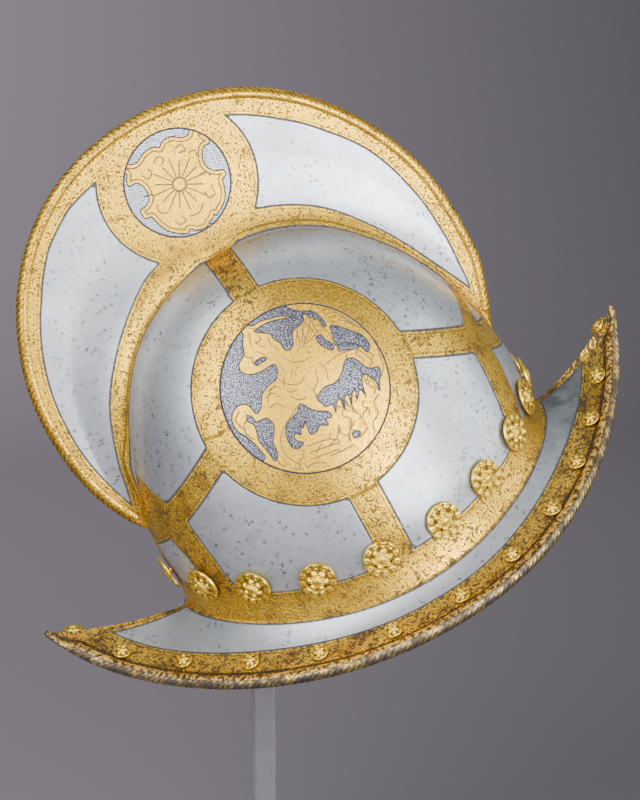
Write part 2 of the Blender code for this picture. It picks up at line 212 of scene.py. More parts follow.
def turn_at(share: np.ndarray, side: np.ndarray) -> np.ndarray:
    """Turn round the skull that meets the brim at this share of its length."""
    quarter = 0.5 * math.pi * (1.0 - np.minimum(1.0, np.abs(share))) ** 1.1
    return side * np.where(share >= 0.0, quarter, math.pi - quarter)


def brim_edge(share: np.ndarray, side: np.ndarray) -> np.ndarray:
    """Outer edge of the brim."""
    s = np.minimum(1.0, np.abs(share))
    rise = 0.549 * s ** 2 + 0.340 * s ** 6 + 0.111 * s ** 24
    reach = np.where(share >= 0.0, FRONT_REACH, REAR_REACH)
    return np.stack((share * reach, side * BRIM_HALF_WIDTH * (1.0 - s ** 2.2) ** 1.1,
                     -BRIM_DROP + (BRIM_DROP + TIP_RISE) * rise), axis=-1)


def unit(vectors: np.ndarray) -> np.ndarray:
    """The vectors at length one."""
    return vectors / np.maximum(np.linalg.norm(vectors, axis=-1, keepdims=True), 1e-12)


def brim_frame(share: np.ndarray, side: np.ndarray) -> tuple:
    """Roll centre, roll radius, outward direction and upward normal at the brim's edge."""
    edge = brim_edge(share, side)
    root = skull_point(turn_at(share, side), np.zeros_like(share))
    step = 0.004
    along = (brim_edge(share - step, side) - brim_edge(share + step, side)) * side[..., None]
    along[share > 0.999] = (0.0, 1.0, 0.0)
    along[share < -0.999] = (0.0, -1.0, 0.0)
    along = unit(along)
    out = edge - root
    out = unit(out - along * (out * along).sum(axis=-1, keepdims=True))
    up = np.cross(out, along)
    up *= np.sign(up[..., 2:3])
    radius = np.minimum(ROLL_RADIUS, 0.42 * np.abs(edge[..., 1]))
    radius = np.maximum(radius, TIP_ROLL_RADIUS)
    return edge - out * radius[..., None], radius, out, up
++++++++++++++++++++
> Stated task:
What is the number of lines in the listing that include the word "this"? Give that number and nothing else.

> Task response:
2